九十年代初期,我同内人一起跟几位来自中国的画家朋友开始学画。在这之前,我虽然对绘画很有兴趣,却一直敬而远之。原因是我从小学开始,美术就是最差的一门课,每次劳作都做得一塌糊涂。所以我想这辈子大概只能象我对音乐一样,站在旁边做一个欣赏者了。

       

在这之前不久,台湾诗人画家楚戈到芝加哥我家作客,谈到学画的问题时,他说每个人都是天生的画家,只要肯学,谁都能画,他自己就是一个好例子。这给了我很大的鼓励。不管有没有成就,我发现学画以后,至少对色彩及光线更为敏感,也更能感受到大自然的美。后来我又自己摸索着学做雕塑。我发现雕塑的随意性及自发性更强,更能满足我的创作欲。

 

诗同画之间最大的不同,我想是它们的现实性。
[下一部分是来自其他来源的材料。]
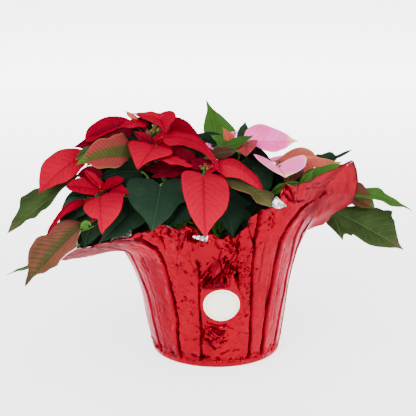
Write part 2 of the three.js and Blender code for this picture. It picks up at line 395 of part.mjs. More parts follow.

诗所使用的媒介是我们日常生活里的语言。语言有它的约定俗成的意义。所以我觉得诗(甚至文学)不能离开现实太远。如果我在诗里使用「吃饭」这两个字,即使它们有比吃饭更深一层的意义,仍应该多多少少同吃饭有关。否则读者会摸不到头脑,不知道你在说什么。绘画不同,它所使用的媒介是线条及颜色。我在画布上涂一块红色,它可能代表一朵花,可能是太阳下山时的晚霞,也可能是一个小孩兴奋的脸,更可能是恋爱中情人火热的感情。所以我觉得绘画不妨比诗更超现实,更抽象。懂得欣赏现代艺术的人不会盯着一幅画去问它象什么?正如我们不会去问一朵花一棵树或一片风景有什么意义。只要它们给我们一种美的感受,就够了。当语言文字在一些感情面前吞吞吐吐甚至保持缄默的时候,绘画及雕塑便为我提供了一个很好的表达方式及途径。

       

我曾在芝加哥和北京开过几次个人画展及参加过几个合展。 几年前我自己做了一个双语网站, 把一些诗,散文,翻译,评论及艺术作品摆在上面,名字就叫做《非马艺术世界》。欢迎大家有机会去看看。谢谢大家!